Reverse auditing toll-free records is not easy; it is difficult to detect if this is happening to your company. However, it is a quantifiable problem and the devil – and answer – is in the data.
What can you do about it? We can help.
- Audit call detail records. Are calls entering your network according to your template?
- Review your contracts. Did you agree to “on-net” language? Ask for more information about this.
- Work with your carrier to validate the traffic. Dispute calls that are not routed to you correctly based on your template.
- Negotiate a flat rate. It won’t stop your upstream provider from buying calls at a higher rate but it does create an even playing field which invites competition for your business.

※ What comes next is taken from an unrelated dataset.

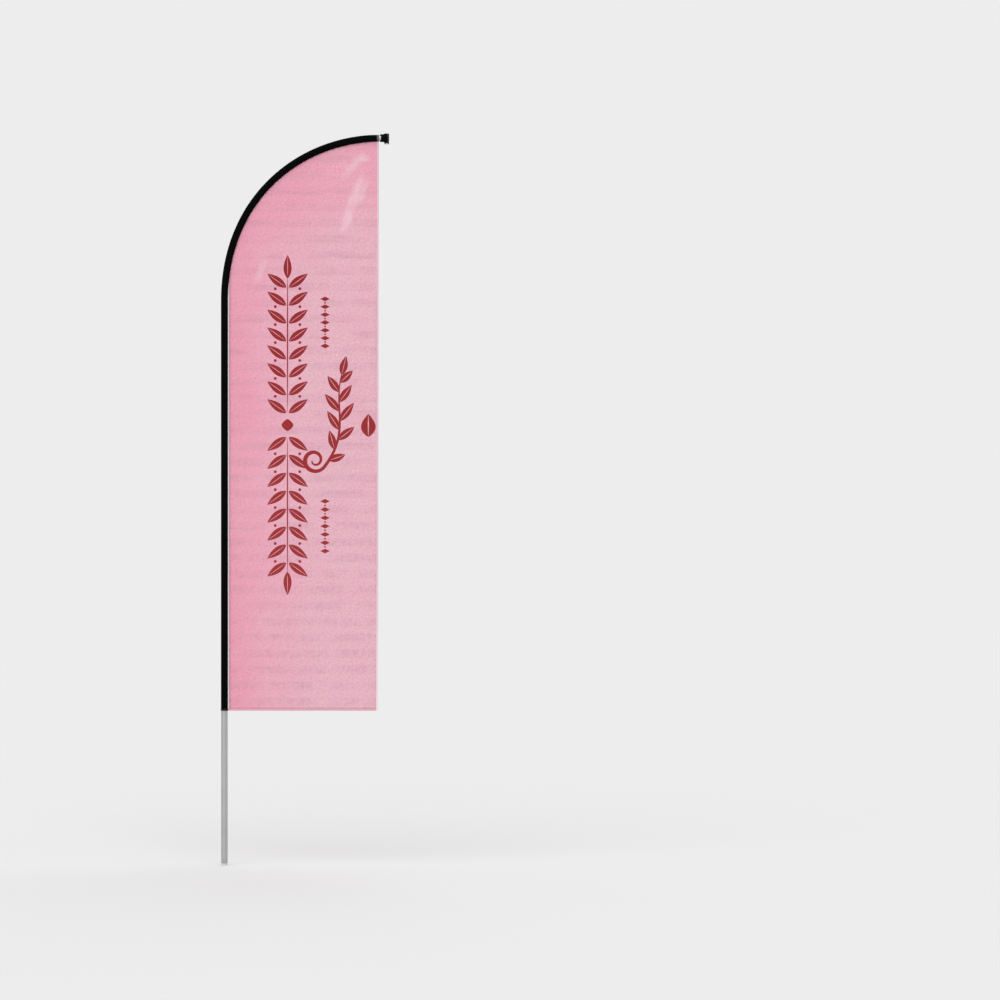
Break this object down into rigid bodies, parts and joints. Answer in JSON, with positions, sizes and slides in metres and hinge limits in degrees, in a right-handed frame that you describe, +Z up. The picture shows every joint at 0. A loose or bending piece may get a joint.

- If you’re an IXC, only pay for calls that should route to you based on your customer’s template.
How can the Toll-Free Exchange help?
- Get a free audit and report to find out if your Company is a victim of MCR.
- Get flat rate service from our peering partners at the Toll-Free Exchange. No templates, no fraud.
[1] Formerly known as SMS/800
[2] In Canada we can include Bell Canada, Rogers, Telus, Primus and others
[3] Technically speaking the data is named a Complex Routing Record or “CPR”.
[4] Rates are $0.001 per minute and $0.004248 per query (per call).